From Fedora Project Wiki

Summary

Enable VM hosts to discover new SAN storage, issue NPIV operations and do basic configuration of multipath devices.

This functionality is currently a work in progress, and this page will be updated as it is developed.

Owner

Current status

  • Targeted release: Fedora 12
  • Last updated: 2009-03-02
  • Percentage of completion: 20%

Detailed Description

Background

Guest virtual machines can currently use SAN storage and multipath devices, but administrators must do the storage configuration manually using separate tools from libvirt. This feature will permit administrators to discover storage and present it to virtual machines using libvirt.

Datacenter operations are usually split along functional lines: the server administration team, the SAN administration team, and others (network, etc.) not relevant to this discussion. Within the server admin group, there are often sub-groups for each OS. When a new application is deployed the SAN admins provision the storage and notify whichever OS team is responsible for the server to proceed with the OS install.

There may be more or less information transmitted from the SAN admins to the server admins when the storage becomes available. The minimal message is something along the lines of, "I've provisioned the LUNs, and you should be able to see them now. The LUNs are 27, 28, 29 and 53." The server admin may not know what targets or hosts the new storage is accessible through, but a rescan of all host adapters will show up new logical units of the size requested with numbers 27, 28, 29 and 53 on some target on some host, and the server admin assumes, usually reasonably, that these logical units are the new storage.

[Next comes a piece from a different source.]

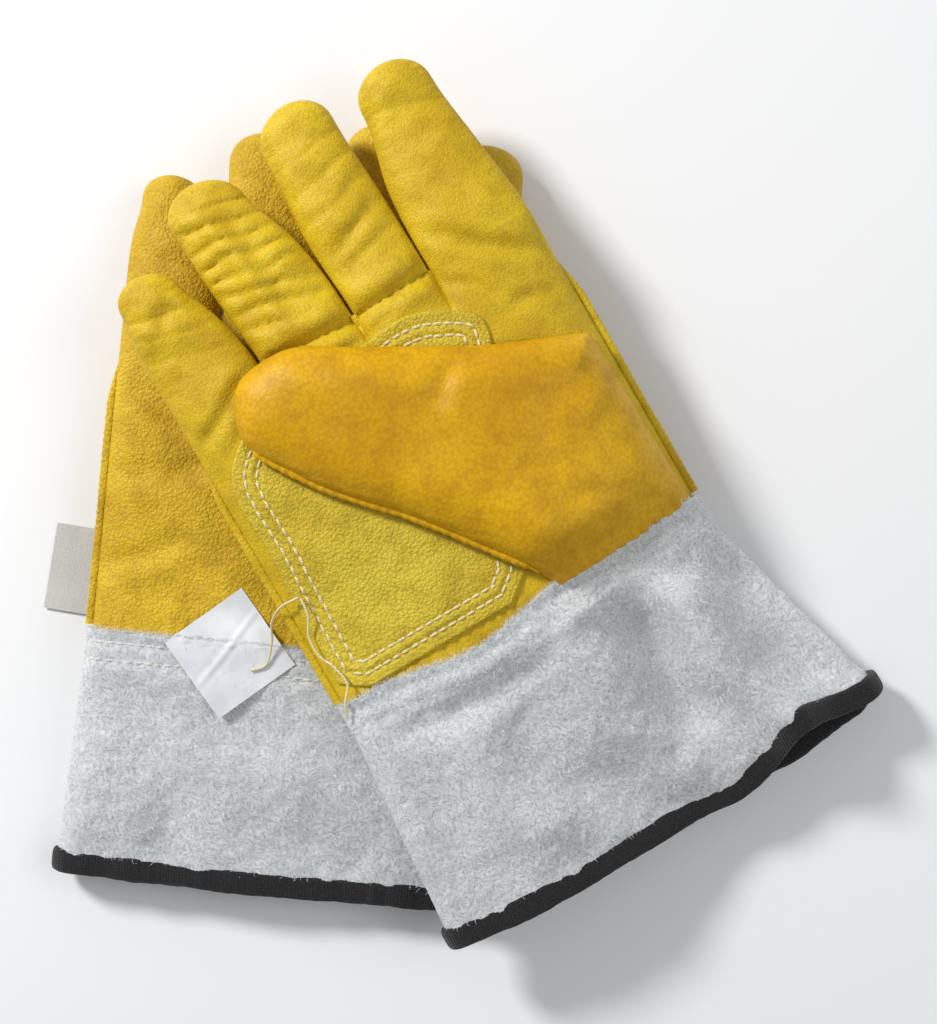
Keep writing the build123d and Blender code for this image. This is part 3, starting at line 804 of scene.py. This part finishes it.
def ring_path(side, down):
    """Both halves of a stitch row round the cuff, on its outer face."""
    q = cuff_columns(150, 12)[2:-2]
    paths = []
    for palm in (True, False):
        x = q * 70.6
        y = lap_edge(side, palm, x) - down + 0.3 * lumps(q * 60, 0 * q, 9, 4)
        paths.append(np.stack([x, y, cuff_height(side, palm, x, y)], -1))
    return paths


def make_cuff_stitches(side):
    points, faces, count = [], [], 0
    for down in LAP_ROWS:
        for palm, path in zip((True, False), ring_path(side, down)):
            face = PALM[side] if palm else -PALM[side]
            # the upper cuff's stitches are sunk in its nap
            radius, rise = (0.34, 0.36) if side == "left" else (0.28, 0.04)
            p, f = stitches([path], face, 3.4, 2.8, radius, rise)
            points.append(p)
            faces += [tuple(i + count for i in q) for q in f]
            count += len(p)
    return piece(f"{side}_cuff_stitches", side, np.concatenate(points), faces, MATERIALS["cuff_thread"],
                 [f"{side}_cuff_stitching"], weld=False)


def make_nap(side, palm, count):
    """Loose fibres standing out of the suede, thicker along its cut edges."""
    rng = np.random.default_rng({"right": 31, "left": 47}[side] + (1 if palm else 0))
    face = PALM[side] if palm else -PALM[side]
    q = rng.uniform(-0.995, 0.995, count)
    edge = rng.uniform(0, 1, count)
    hem = hem_line(side, palm, HEM_OFFSET[side] + q * HEM_HALF[side])
    down = np.where(edge < 0.12, rng.uniform(0, 0.012, count), rng.uniform(0, 0.93, count))
    top = 0.9 + lap_edge(side, palm, q * 70.6)
    y = top + (hem - top) * down
    x = cuff_across(side, q, y)
    base = np.stack([x, y, cuff_height(side, palm, x, y) - face * 0.15], -1)
    lean = rng.normal(-1.4, 1.1, count) + 2.0 * lumps(x, y, 18, 3)
    lean = np.where(down < 0.012, rng.normal(1.57, 0.7, count), lean)
    length = rng.uniform(0.7, 2.2, count)
    curl = rng.normal(0, 0.3, count)
    points = np.empty((count, 4, 3))
    points[:, 0] = base
    heading = lean.copy()
    for i in range(1, 4):
        rise = np.array([0.0, 0.9, 0.6, 0.3])[i] * face
        points[:, i] = points[:, i - 1] + np.stack(
            [np.cos(heading), np.sin(heading), rise + 0 * heading], -1) * (length / 3)[:, None]
        heading = heading + curl
    side_way = np.stack([-np.sin(lean), np.cos(lean), 0 * lean], -1)
    up_way = np.tile([0, 0, float(face)], (count, 1))
    fat = 0.055 * np.array([1.0, 0.95, 0.8, 0.3])
    corners = [(1, -0.5), (-1, -0.5), (0, 1)]
    rings = np.stack([points + (a * side_way[:, None] + b * up_way[:, None]) * fat[None, :, None]
                      for a, b in corners], 2)
    faces = []
    for k in range(count):
        o = k * 12
        for i in range(3):
            for j in range(3):
                n = (j + 1) % 3
                faces.append((o + i * 3 + j, o + i * 3 + n, o + i * 3 + 3 + n, o + i * 3 + 3 + j))
        faces += [(o + 2, o + 1, o), (o + 9, o + 10, o + 11)]
    name = "palm" if palm else "back"
    return piece(f"{side}_cuff_{name}_nap", side, rings, faces, MATERIALS["nap"], weld=False)


PATCH_LOOP = outline(PATCH, PATCH_BASE, 0.9)
THUMB_LOOP = outline(THUMB, THUMB_BASE, 0.9)


def make_patch(side):
    grid = star_grid(PATCH_LOOP, (-22, 50), 90)
    X, Y = grid[..., 0], grid[..., 1]
    Z = patch_height(side, PATCH_LOOP, X, Y)
    return piece(f"{side}_palm_patch_leather", side, np.stack([X, Y, Z], -1),
                 grid_faces(*X.shape, PALM[side] > 0, True), MATERIALS["patch_leather"],
                 [f"{side}_palm_patch"], 1.1)


def make_patch_stitches(side):
    paths = []
    for at in (4.5, 8.5):
        loop = inset(PATCH_LOOP, at)
        loop = np.concatenate([loop, loop[:1]])
        paths.append(np.column_stack([loop, patch_height(side, PATCH_LOOP, loop[:, 0], loop[:, 1])]))
    points, faces = stitches(paths, PALM[side], 3.6, 3.0, 0.42, 0.55)
    return piece(f"{side}_patch_stitches", side, points, faces, MATERIALS["thread"],
                 [f"{side}_patch_stitching"], weld=False)


def make_thumb(side):
    grid = star_grid(THUMB_LOOP, (14, 55), 110)
    X, Y = grid[..., 0], grid[..., 1]
    top, floor = thumb_heights(side, THUMB_LOOP, X, Y)
    flip = PALM[side] > 0
    leather_name = "thumb_leather" if side == "right" else "left_leather"
    made = []
    for part, Z, way in (("front", top, flip), ("back", floor, not flip)):
        made.append(piece(f"{side}_thumb_{part}_leather", side, np.stack([X, Y, Z], -1),
                          grid_faces(*X.shape, way, True), MATERIALS[leather_name],
                          [f"{side}_thumb_{part}", f"{side}_thumb_root_{part}"], THUMB_WALL))
    return made


def make_thumb_welt(side):
    """The rolled seam along the thumb's lower edge."""
    loop = THUMB_LOOP
    kept = loop[(loop[:, 1] < 96) & (loop[:, 0] < 12 + 0 * loop[:, 0]) & (loop[:, 1] > 6)]
    order = np.argsort(-kept[:, 1])
    kept = kept[order]
    kept = kept[kept[:, 0] < 11]
    _, floor = thumb_heights(side, loop, kept[:, 0], kept[:, 1])
    z = floor + PALM[side] * 1.5
    path = np.column_stack([kept, z])
    path[:, :2] += np.array([-0.85, -0.53]) * 0.9
    for _ in range(6):
        path[1:-1] = (path[:-2] + 2 * path[1:-1] + path[2:]) / 4
    k = np.arange(len(path))
    ends = np.clip(np.minimum(k, k[::-1]) / 6, 0.4, 1)
    size = (1.35 + 0.16 * np.sin(k * 1.6) + 0.1 * np.sin(k * 0.37)) * ends
    points, faces = tube(path, np.tile([0, 0, 1.0], (len(path), 1)), size, size * 0.95, 14)
    return piece(f"{side}_thumb_welt_leather", side, points, faces,
                 MATERIALS["thumb_leather" if side == "right" else "left_leather"],
                 [f"{side}_thumb_welt"])


def make_side_welts(side):
    points, faces, count = [], [], 0
    for edge in (-1, 1):
        y = np.linspace(1.5, HAND_LENGTH - 8, 150)
        x = edge * (HAND_HALF + 0.5) + 0 * y
        z = sag(side, x, y)
        k = np.arange(len(y))
        wide = 1.5 + 0.12 * np.sin(k * 1.7) + 0.2 * lumps(y, 0 * y, 12, 3)
        ending = step(HAND_LENGTH - 34, HAND_LENGTH - 10, y)
        wide = wide * (1 - 0.75 * ending)
        path = np.stack([x + edge * (0.5 - 2.6 * ending), y, z], -1)
        p, f = tube(path, np.tile([0, 0, 1.0], (len(y), 1)), wide, 0.95, 12, False, 0.8)
        points.append(p)
        faces += [tuple(i + count for i in q) for q in f]
        count += len(p)
    return piece(f"{side}_side_seam_leather", side, np.concatenate(points), faces,
                 MATERIALS[side + "_leather"],
                 [f"{side}_side_welts"])


def glove_point(side, x, y, z=0.0):
    return tuple(place(side, [(x, y, z)])[0])


for side in ("left", "right"):
    body = side + "_glove"
    for palm in (True, False):
        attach(make_hand(side, palm), body)
        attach(make_cuff(side, palm), body)
        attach(make_nap(side, palm, NAP_FACING_UP if palm == (side == "right") else NAP_FACING_DOWN), body)
        for name in FINGERS:
            leather_piece = make_finger(side, name, palm)
            if side == "left":
                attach(leather_piece, body)
            else:
                level = MID["right"]
                glove_point(side, 0, HAND_LENGTH + 0.5, level)
                glove_point(side, 0, HAND_LENGTH + 15, level)
                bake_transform(leather_piece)
    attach(make_binding(side), body)
    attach(make_cuff_stitches(side), body)
    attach(make_patch(side), body)
    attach(make_patch_stitches(side), body)
    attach(make_side_welts(side), body)
    for thumb_piece in make_thumb(side) + [make_thumb_welt(side)]:
        if side == "left":
            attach(thumb_piece, body)
        else:
            (ax, ay), (bx, by) = THUMB_BEND
            cx, cy, length = (ax + bx) / 2, (ay + by) / 2, math.hypot(bx - ax, by - ay)
            nx, ny = (by - ay) / length, -(bx - ax) / length
            glove_point(side, cx + 7 * nx, cy + 7 * ny)
            glove_point(side, cx - 9 * nx, cy - 9 * ny)
            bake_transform(thumb_piece)


# ---------------------------------------------------------------- trims
def make_sticker():
    """A square of blank paper that lies over the left glove's lap seam."""
    side, width, at, turn = "left", 31.5, (-20.0, -3.2), math.radians(41)
    u, v = np.meshgrid(np.linspace(-0.5, 0.5, 60), np.linspace(-0.5, 0.5, 60))
    x = at[0] + width * (u * math.cos(turn) - v * math.sin(turn))
    y = at[1] + width * (u * math.sin(turn) + v * math.cos(turn))
    under = np.stack([np.where(y + dy > 0.6, hand_height(side, False, x + dx, y + dy),
                               cuff_height(side, False, x + dx, np.minimum(y + dy, 0.6)))
                      for dx, dy in ((0, 0), (0, 3), (0, -3), (0, 6), (0, -6), (3, 0), (-3, 0))])
    z = under.max(0) + 0.35
    for _ in range(60):
        z = np.pad(z, 1, mode="edge")
        z = (z[:-2, 1:-1] + z[2:, 1:-1] + z[1:-1, :-2] + z[1:-1, 2:]) / 4
    z = np.maximum(z, under[0] + 0.3) + 0.14 * lumps(x, y, 8, 8)
    z = z + fold(u, v, (-0.5, -0.1), (0.5, 0.2), -0.3, 0.03)
    obj = piece("blank_paper_sticker", side, np.stack([x, y, z], -1), grid_faces(60, 60, False),
                MATERIALS["sticker_paper"], ["size_sticker"], 0.14)
    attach(obj, "left_glove")


def make_label():
    """A blank woven label on the table at the left glove's side."""
    side, size, at, turn = "left", (28.0, 30.0), (-74.0, 18.5), math.radians(-4)
    u, v = np.meshgrid(np.linspace(-0.5, 0.5, 40), np.linspace(-0.5, 0.5, 44))
    x = at[0] + size[0] * u * math.cos(turn) - size[1] * v * math.sin(turn)
    y = at[1] + size[0] * u * math.sin(turn) + size[1] * v * math.cos(turn)
    z = 0.35 + 1.6 * np.clip(-u - 0.2, 0, 1) * (v + 0.8) + 0.25 * (1 + lumps(x, y, 9, 6)) * step(0.3, -0.2, u)
    obj = piece("blank_fabric_label", side, np.stack([x, y, z], -1), grid_faces(44, 40, False),
                MATERIALS["label_cloth"], ["fabric_label"], 0.3)
    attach(obj, "left_glove")


def make_tail(name, node, route):
    """A loose thread end as a tube mesh along a smooth route."""
    side = "right"
    route = np.array(route, float)
    t = np.concatenate([[0], np.cumsum(np.linalg.norm(np.diff(route, axis=0), axis=1))])
    at = np.linspace(0, t[-1], 70)
    path = np.stack([smooth_line(at, t, route[:, i]) for i in range(3)], -1)
    points, faces = tube(path, np.tile([0, 0, 1.0], (70, 1)), 0.4, 0.4, 8)
    obj = piece(name, side, points, faces, MATERIALS["thread"], [node], weld=False)
    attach(obj, "right_glove")
    glove_point(side, *route[0])
    [tuple(p) for p in place(side, path)]


make_sticker()
make_label()
make_tail("short_thread_tail", "thread_tail_short",
          [(-62.4, 38.5, 42.6), (-69.2, 38.8, 39.4), (-75.0, 36.0, 33.5), (-79.5, 29.5, 29.0),
           (-85.5, 24.5, 27.2), (-90.0, 25.5, 27.0)])
make_tail("long_thread_tail", "thread_tail_long",
          [(-61.8, 38.0, 42.6), (-62.6, 32.0, 42.7), (-66.2, 25.4, 40.6), (-66.4, 18.6, 40.6),
           (-63.8, 12.4, 42.0), (-62.9, 6.0, 42.6), (-66.4, 1.2, 43.0), (-69.0, -4.0, 41.2)])


# ---------------------------------------------------------------- studio
def area_light(name, at, look, size, power, color=(1, 1, 1)):
    data = bpy.data.lights.new(name, "AREA")
    data.shape, data.size, data.energy, data.color = "DISK", size, power, color
    obj = bpy.data.objects.new(name, data)
    obj.location = at
    bpy.context.scene.collection.objects.link(obj)
    obj.rotation_euler = (Vector(look) - Vector(at)).to_track_quat("-Z", "Y").to_euler()
    return obj


floor_mesh = bpy.data.meshes.new("floor")
floor_mesh.from_pydata([(-3, -3, 0), (3, -3, 0), (3, 3, 0), (-3, 3, 0)], [], [(0, 1, 2, 3)])
floor = bpy.data.objects.new("floor", floor_mesh)
floor.location.z = -0.0003
bpy.context.scene.collection.objects.link(floor)
ground = Shader("pale_floor")
ground.put(Base_Color=(0.92, 0.92, 0.92, 1), Roughness=0.9, Specular_IOR_Level=0.1)
floor_mesh.materials.append(ground.material)

area_light("key", (-0.95, 0.75, 0.8), (0, 0, 0), 0.3, 19)
area_light("fill", (0.9, 0.1, 1.0), (0, 0, 0), 1.0, 4)
world = bpy.data.worlds.new("studio")
world.use_nodes = True
world.node_tree.nodes["Background"].inputs["Color"].default_value = (0.95, 0.97, 1.0, 1)
world.node_tree.nodes["Background"].inputs["Strength"].default_value = 0.36
bpy.context.scene.world = world
bpy.context.scene.view_settings.view_transform = "Standard"

camera_data = bpy.data.cameras.new("camera")
camera = bpy.data.objects.new("camera", camera_data)
bpy.context.scene.collection.objects.link(camera)
camera.location = (0.00465, -0.0025, 0.042 + 0.65)
camera_data.sensor_fit = "HORIZONTAL"
camera_data.sensor_width = 36
camera_data.lens = 36 * 0.65 / 0.3073
bpy.context.scene.camera = camera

While libvirt is currently capable of using SAN storage, it lacks the ability to trigger scans for new storage, create virtual host adapters using NPIV and discover multipath devices. The OS admin team that manages the VM host must get involved to get the VM host to recognize the new storage. Giving libvirt the ability to manage storage allows the OS admin team responsible for the guest OS to complete the VM build out itself.

Implementation

The libvirt APIs already permit storage discovery and pool creation. These functions will be extended to discover and rescan storage on a per-SCSI-host basis and discover multipath devices. The node device APIs will be extended to create and destroy vitrual adapters using NPIV.

Benefit to Fedora

Administrators will be able to provision storage for VMs from the single set of tools that they are already using to manage the VMs.

Scope

As described above, changes are required in libvirt. Eventually the tools using libvirt will need to be updated to take advantage of the new features, but that is not within the scope of this work.

TODO

  • Implement storage discovery
  • Implement NPIV operations
  • Implement multipath configuration

Completed

  • SCSI storage discovery is mostly complete.

How To Test

Use cases

Discover SAN storage

Provision a new logical unit on iSCSI or fibre channel storage. Use virsh to trigger a scan for it, and confirm that it appears correctly.

TBD: Fill in how to configure & test this

Create a virtual HBA with NPIV

Issue an NPIV create call and confirm that the VM host has instantiated a new host adapter and that any storage zoned to it is usable.

TBD: Fill in how to configure & test this

Create all available multipath devices

Issue the call to create all available multipath devices and confirm that they are created and usable.

TBD: Fill in how to configure & test this


User Experience

See the previous section.

Dependencies

None, outside of the implementation efforts detailed above.

Contingency Plan

This functionality is independent of all other features. If it is not ready, administrators can continue to configure storage manually.

Documentation

Release Notes

This functionality adds the ability in libvirt to discover storage on a per-SCSI-host basis, issue NPIV operations and configure multipath devices. This enables administrators to discover, configure and provision storage for virtual machines without having to use multiple tools.